【ニューヨーク=上塚真由】米ニューヨークの国連本部で10日に開かれた拉致問題のシンポジウムで、拉致被害者、横田めぐみさん(54)=拉致当時(13)=の弟、拓也さん(50)は「これ以上、北朝鮮当局の暴挙と時間稼ぎを許してはならない」と訴え、拉致被害者全員の「即時一括帰国」に向け国際社会に協力を呼びかけた。
拓也さんは、北朝鮮による拉致問題や自国民への人権侵害は「現在進行形の看過できない問題だ」と強調。2度の米朝首脳会談について「北朝鮮に非核化の意図は全くない」との認識を示し、「米国を欺くようなやり方は二度と通用しない」と指摘。拉致被害者の即時一括帰国に向け、「日本政府は北朝鮮への要求水準を下げることなく、毅然(きぜん)とした外交交渉をしてほしい」と語った。
また、田口八重子さん(63)=同(22)=の長男、飯塚耕一郎さん(42)は拉致被害者の家族の高齢化が進んでいる現状を説明し「これ以上、時間をかけてはならない」と訴えた。終了後、飯塚さんは「核ミサイル問題も重要だが、人権問題も外せないという認識を強く感じた」と手応えを語った。
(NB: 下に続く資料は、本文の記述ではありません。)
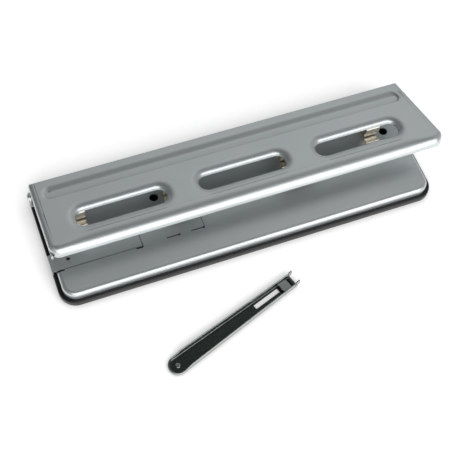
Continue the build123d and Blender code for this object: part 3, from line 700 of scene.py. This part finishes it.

シンポジウムには、北朝鮮で拘束され帰国直後に死亡した米大学生オットー・ワームビアさん=同(22)=の父、フレッドさんも参加。北朝鮮の金正恩(キム・ジョンウン)朝鮮労働党委員長について「委員長ではなく、犯罪者と呼ぶべきだ」と述べ、強い言葉で批判した。